Detecting Unexpected Events
Not every unexpected event is a fraud, but they do need to be logged and looked at in real-time. Examples might include a customer who has accidentally made a transaction or taken out an agreement they didn’t fully understand, a crash in a local part of a communications network, and sudden changes in spending habits that require further analysis.
Of course, each of these could be a marker for fraud, but they could also be signals that a welfare check is needed to make sure that a client is okay. Being able to spot things that deviate from the norm quickly and accurately then gives human actors the chance to figure out how best to intervene.
Smarter Investment Decisions
Machine learning systems, when sufficiently mature, offer the potential to help make increasingly accurate investment decisions. By feeding them real-world historical data, as well as markers that describe the current market conditions, users can create a probability-based series of recommendations that they can then consider. Of course, even if machine learning reached the level where one day it could be fairly said to be sentient, it will never be able to make predictions with certainty. But what it can do is allow traders and investors to take a more forward-thinking look at the data and use it to map out what the most likely outcomes are.
Small changes in variables at key points in the future — such as different interest rates revealed during a quarterly update from a central bank — can also be included. By making the analysis far more realistic and changeable, the people in control of placing the trades and making the investments are then able to feel much closer to actual events.
Intelligent Risk Mitigation
The use of an MT5 broker makes it possible to trade a variety of different asset classes simultaneously, but does that mean it is automatically a good idea? Every investment book out there will tell you that diversification is the key to risk mitigation, but how do you go about it? A machine learning approach could, in principle, be developed that shows investors how to structure their portfolios across a variety of different asset classes with a view to minimising risk exposure.
While models of this sort have been developed and deployed for years, it’s the machine learning element that really makes a difference in 2025. Being able to feed in a continual stream of real-world data and then make subtle shifts in approach based on findings brings a whole new dimension to the process.

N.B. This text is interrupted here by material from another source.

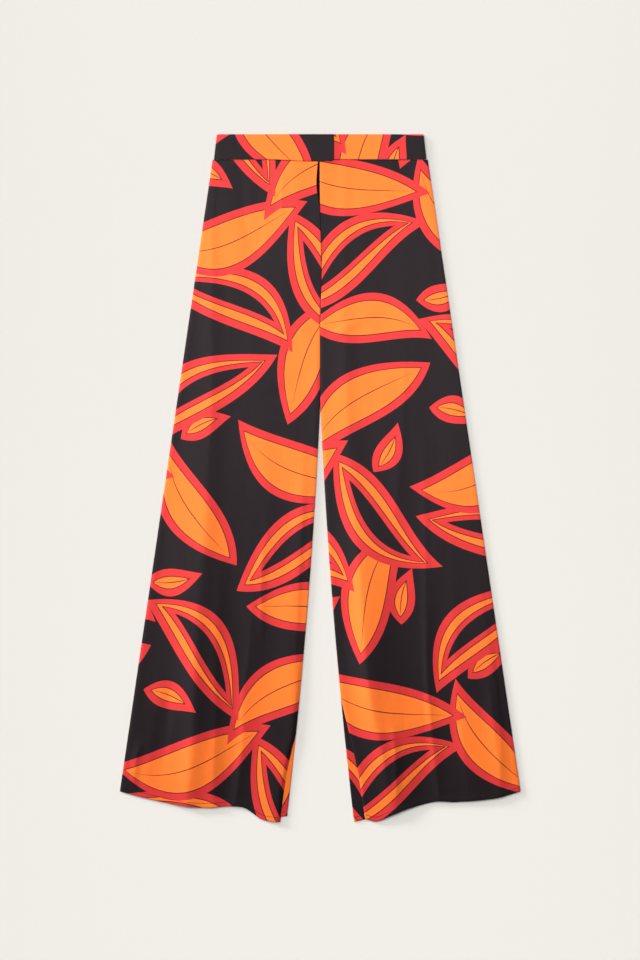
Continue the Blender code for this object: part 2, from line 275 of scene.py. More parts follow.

This is exactly what is needed when it’s a matter of moving between different markets quickly and efficiently.
High-Volume Automation
This point follows naturally from the last because if you want to be able to fluidly move between different markets, you will need to automate. The volume of trades that need to be made and positions that need to be opened and closed will make it impractical to adopt a manual approach. Let’s take an example to show you the scale of the problem, as well as the nature of the solution.
Using a forex trading brokerage to trade currency pairs is something that anyone can do, in principle, but it’s being able to do it at the right time that really matters. If the multi-asset strategy that the machine learning system recommends today is the time to start scalping, for example, you will need to automate. Using the machine learning program to connect directly with the broker will allow you to do this, and you can make the program follow some preset limits so that you have control over what it is doing.
Being able to move from one asset to another and from one market to the next allows you to be proactive when it comes to reading the signs given off by multiple markets. The more you start to think about it, the more it makes sense that you need to do everything at once or not at all. An all-encompassing approach of this nature will make sure that you have everything needed to start refining your strategy with the all-important element of human intervention and oversight.
The Future Of Finance
Sometimes it’s the act of slowing down and stepping back that makes the biggest difference, and that’s particularly true in the world of machine learning. While it may be tempting to start to panic that virtually every job involved in finance will soon be made obsolete by an automated solution, that is simply not the case.
The future of finance is not one where jobs are replaced by tools, but one where tasks are replaced by tools. Those in finance who succeed will be those who have access to the best tools, of which smart machine learning systems are sure to be at the very front of the line. If the financial system becomes smarter, more accurate, and displays greater efficiency, then people from all walks of life will benefit as a result.